There are things which only a state can do, for example, maintaining the value of its currency. Being prudent with finance, having a strong defense, making certain that there is opportunity regardless of background. You simply must have an education system and access to books and experience, which is paid for by the taxpayers, so that a child, of whatever background, has a chance to improve his own lot in life and enrich his own understanding.
R&L: I wonder if you have read the pope’s encyclical, Centesimus Annus?
Thatcher: Yes, I have.
R&L: Do you have any reflections on it?
Thatcher: I am very happy that His Holiness the Pope has set out his approval of capitalism and profits and that he has explained therefore the moral basis for enterprise. Of course, he emphasizes, as I in my own humble way also stress, that there must be a fair rule of law and that those who cannot cope must be looked after.
R&L: Please share something about your own personal faith commitment.
Thatcher: Well, I think I’ve indicated it. Let me put it this way: There are many, many people who believe in a better society, who believe in a better way of life, and who believe in a sense of loyalty to country, to family, to company.
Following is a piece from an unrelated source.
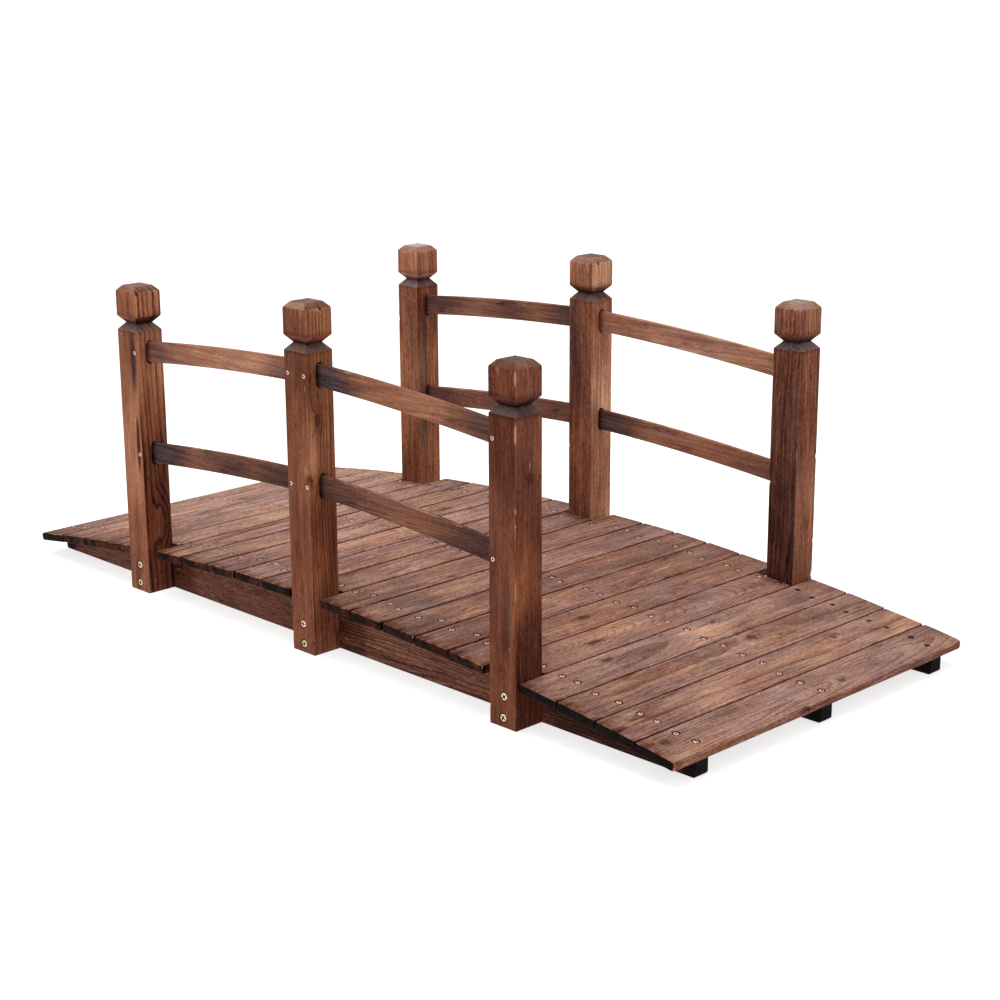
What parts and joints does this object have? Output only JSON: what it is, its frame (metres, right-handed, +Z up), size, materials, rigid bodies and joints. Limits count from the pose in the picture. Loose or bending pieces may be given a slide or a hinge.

I think one of the differences between that and our view is that we believe we are personally accountable for the talents and abilities that we have been given, and for the way in which we behave. Other societies have different ethics, but they do not necessarily feel this sense of personal responsibility, inspired by both the Ten Commandments of the Old Testament and the two commandments of the New. Surely it was [Cardinal John Henry] Newman who laid such stress on the importance of conscience and its significance for our beliefs.